Más adelante, incendió a los pueblos de Europa. “De su tintero fluían sin parar panfletos, libros, cartas a particulares que eran ‘entregadas a la imprenta’ por su receptor, comentarios bíblicos, sermones, himnos”. Sus textos eran traducidos al latín por sus seguidores, o si los escribía en latín, al alemán. Algunos de sus detractores le respondieron, y al responderle a él, agudizaban las controversias y provocaban a sus seguidores. “Un torrente de palabrería en negro sobre blanco acerca de la verdadera fe y la buena sociedad cayó sobre las cabezas cristianas”. Para Barzun, basado en las estadísticas, por más de 350 años el torrente de publicaciones religiosas continuó en aumento, año tras año, hasta 1900.
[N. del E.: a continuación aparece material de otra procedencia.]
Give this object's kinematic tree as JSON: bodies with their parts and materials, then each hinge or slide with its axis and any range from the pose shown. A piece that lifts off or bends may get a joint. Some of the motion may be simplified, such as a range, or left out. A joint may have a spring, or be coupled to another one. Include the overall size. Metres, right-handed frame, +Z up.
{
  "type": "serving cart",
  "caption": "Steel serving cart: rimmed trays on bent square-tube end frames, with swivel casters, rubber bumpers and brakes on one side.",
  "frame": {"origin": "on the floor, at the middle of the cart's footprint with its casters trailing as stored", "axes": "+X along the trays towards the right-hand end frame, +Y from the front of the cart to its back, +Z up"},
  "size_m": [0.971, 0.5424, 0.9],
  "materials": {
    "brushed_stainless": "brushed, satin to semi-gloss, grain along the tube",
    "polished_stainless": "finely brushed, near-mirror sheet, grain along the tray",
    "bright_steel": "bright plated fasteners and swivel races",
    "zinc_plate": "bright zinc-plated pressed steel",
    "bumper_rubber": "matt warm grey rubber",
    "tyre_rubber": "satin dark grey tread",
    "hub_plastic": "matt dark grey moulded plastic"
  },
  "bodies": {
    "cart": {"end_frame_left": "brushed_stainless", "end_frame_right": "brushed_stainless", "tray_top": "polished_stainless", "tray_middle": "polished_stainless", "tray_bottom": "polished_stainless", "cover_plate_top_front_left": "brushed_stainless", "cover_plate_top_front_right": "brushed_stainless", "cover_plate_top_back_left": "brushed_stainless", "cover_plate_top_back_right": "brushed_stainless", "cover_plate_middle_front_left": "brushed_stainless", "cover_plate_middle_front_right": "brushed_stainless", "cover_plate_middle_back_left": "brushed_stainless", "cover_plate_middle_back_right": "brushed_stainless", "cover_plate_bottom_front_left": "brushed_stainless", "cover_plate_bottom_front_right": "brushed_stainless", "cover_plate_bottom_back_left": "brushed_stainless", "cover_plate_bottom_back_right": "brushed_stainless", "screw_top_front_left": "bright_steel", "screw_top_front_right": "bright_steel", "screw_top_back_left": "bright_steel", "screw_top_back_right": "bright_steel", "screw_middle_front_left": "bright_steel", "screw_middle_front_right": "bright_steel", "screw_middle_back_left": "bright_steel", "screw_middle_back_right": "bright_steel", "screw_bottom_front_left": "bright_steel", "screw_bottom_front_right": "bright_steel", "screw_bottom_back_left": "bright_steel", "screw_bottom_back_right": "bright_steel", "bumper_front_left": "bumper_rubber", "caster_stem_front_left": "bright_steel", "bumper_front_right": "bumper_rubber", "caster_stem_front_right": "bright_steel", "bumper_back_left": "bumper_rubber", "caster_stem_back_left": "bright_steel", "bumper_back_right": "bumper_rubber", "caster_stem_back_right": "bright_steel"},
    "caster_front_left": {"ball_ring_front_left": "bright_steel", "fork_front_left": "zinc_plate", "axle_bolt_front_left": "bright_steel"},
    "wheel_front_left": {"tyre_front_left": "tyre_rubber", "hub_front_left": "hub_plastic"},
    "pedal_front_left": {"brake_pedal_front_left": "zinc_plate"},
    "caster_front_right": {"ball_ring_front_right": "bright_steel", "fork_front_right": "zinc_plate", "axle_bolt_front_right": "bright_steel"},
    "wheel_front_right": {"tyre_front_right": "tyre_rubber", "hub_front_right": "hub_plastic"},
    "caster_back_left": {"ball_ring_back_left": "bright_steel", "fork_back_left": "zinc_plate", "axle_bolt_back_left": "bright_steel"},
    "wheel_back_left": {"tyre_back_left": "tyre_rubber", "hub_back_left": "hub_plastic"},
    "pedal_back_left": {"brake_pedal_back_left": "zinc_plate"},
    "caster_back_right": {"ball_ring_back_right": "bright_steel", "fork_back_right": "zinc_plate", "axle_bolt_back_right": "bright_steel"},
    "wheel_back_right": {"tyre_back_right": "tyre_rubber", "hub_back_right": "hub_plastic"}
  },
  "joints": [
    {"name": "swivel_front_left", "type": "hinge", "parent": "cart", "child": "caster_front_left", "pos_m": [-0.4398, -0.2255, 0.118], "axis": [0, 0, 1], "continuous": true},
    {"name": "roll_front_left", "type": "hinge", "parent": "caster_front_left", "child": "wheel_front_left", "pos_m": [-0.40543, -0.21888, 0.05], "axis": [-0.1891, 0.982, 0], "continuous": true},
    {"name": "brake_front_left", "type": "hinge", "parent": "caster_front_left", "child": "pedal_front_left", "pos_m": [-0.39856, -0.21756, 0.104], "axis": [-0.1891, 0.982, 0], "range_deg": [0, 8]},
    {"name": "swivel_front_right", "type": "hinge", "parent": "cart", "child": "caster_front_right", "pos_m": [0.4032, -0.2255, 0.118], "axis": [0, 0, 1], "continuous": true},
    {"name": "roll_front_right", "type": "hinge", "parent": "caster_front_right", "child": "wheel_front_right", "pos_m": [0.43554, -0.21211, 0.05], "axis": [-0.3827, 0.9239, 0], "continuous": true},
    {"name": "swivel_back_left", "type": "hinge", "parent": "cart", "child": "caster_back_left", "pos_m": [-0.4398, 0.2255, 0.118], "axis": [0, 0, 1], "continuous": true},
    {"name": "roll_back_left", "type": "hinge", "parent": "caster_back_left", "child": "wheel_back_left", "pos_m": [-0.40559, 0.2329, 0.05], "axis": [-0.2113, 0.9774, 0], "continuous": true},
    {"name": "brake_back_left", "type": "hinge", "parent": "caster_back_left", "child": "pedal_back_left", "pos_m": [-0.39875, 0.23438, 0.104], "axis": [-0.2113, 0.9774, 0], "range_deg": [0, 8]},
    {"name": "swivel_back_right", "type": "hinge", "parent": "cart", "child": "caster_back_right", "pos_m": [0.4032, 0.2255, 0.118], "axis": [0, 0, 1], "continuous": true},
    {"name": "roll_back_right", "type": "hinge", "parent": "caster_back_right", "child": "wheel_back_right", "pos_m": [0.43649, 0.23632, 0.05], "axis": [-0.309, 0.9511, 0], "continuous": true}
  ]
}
“¿Qué era, en efecto, lo que había en ‘la cabeza y los miembros’ de la Iglesia que la gente quería eliminar. En primer lugar, las ‘corrupciones’ de siempre: monjes glotones en ricas abadías, obispos absentistas, sacerdotes con concubinas, y demás. Pero el envilecimiento moral ocultaba una quiebra más profunda: se había perdido el sentido de los papeles”. Se habían trastocado los roles y la autoridad estaba resquebrajada. Los sacerdotes, en vez de ser instructores, maestros, eran autoritarios, pues cada vez se volvían más ignorantes. Los monjes, en lugar de estudiar, prevaricaban, holgazaneaban, y los obispos ya ni cuidaban ni vigilaban ni adoctrinaban, metidos como estaban en la política y en sus propios negocios.
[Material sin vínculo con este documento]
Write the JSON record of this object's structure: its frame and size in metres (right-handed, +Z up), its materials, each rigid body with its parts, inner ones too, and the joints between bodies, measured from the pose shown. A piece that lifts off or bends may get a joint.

El gran sistema se había corrompido, y a su podredumbre se habían acostumbrado los feligreses y los clérigos. Lentamente, los usos que en un comienzo fueron nuevos y criticados por unos cuantos, se transformaron en rutina. La ruindad y la conveniencia personal se volvieron ley. La sociedad y el culto habían caído en manos de millares de especuladores y de sus cómplices. La astucia reemplazó a la virtud, y la ambición, a la dignidad. La aparición de Lutero había sido precedida por uno que otro pensador y escritor denunciante, como Erasmo de Róterdam, a quien en un momento dado Lutero buscó y le solicitó su apoyo, más allá de que luego se alejara de él porque creía en el ‘libre albedrío’.
Lutero era hijo del propietario de una mina, y llegó a la universidad con la ilusión de volverse abogado, pero se inclinó por la teología. Allí, supo de historias y de leyendas, de fantasías y de realidades que lo golpearon, que lo hirieron, sobre todo luego de haber tenido varios encuentros místicos que lo llevaron a proclamar que “Dios estaba en todo”. Un día, le contaron que el papa Sixto IV había determinado que las indulgencias podrían concederse también a las almas que estaban en el purgatorio. Ante tal aseveración, muchos de los campesinos de la Europa de entonces, siglo XV, destinaron sus ahorros y mucho más a salvar el alma de quienes sus parientes y amigos que ya estaban muertos. “Un fraude celestial”, lo llamó el historiador William Manchester.
Centenares de monjes y de frailes de distintas órdenes aprovecharon la situación. El “fraude celestial” se propagaba por el continente y nadie lo detenía. Según Peter Watson, “Entre los que aprovecharon la situación con verdadero cinismo se encontraba Juan Tetzel, un fraile dominico que creó su propio espectáculo ambulante”. Iba de pueblo en pueblo, anunciado por las campanas de las iglesias, con un cofre repleto de herrajes, un talego lleno de recibos ya impresos y una enorme cruz arropada por la bandera papal. Se instalaba y hablaba de gangas a cambio de salvaciones, tanto para los vivos como para los muertos. “Tan pronto la moneda suene en el cofre, el alma por la que fue pagada saldrá volando del purgatorio e irá al cielo”, decía y prometía.
Tetzel, según lo reseñó Brian Moynahan en su libro sobre la historia del Cristianismo, llevó su negocio tan lejos que les ofrecía a los futuros pecadores la redención a cambio de unas cuantas monedas. Quien tenía presupuestado matar o robar, solo tenía que comprar su indulgencia y sus asuntos con el más allá serían solucionados. Lutero escuchó, se indignó, tomó notas, estudió. En 1510 viajó a Roma. Su malestar aumentó, pero aún no tenía la suficiente fortaleza para desafiar a sus superiores, que en últimas, eran muchos y con todo el poder terrenal. Cuando regresó a Wittenberg, a punto de cumplir 30 años, el hastío lo desbordaba, pero al mismo tiempo, ese mismo hastío lo motivó a continuar puliendo sus ideas y a fortalecer su fe en una nueva lucha.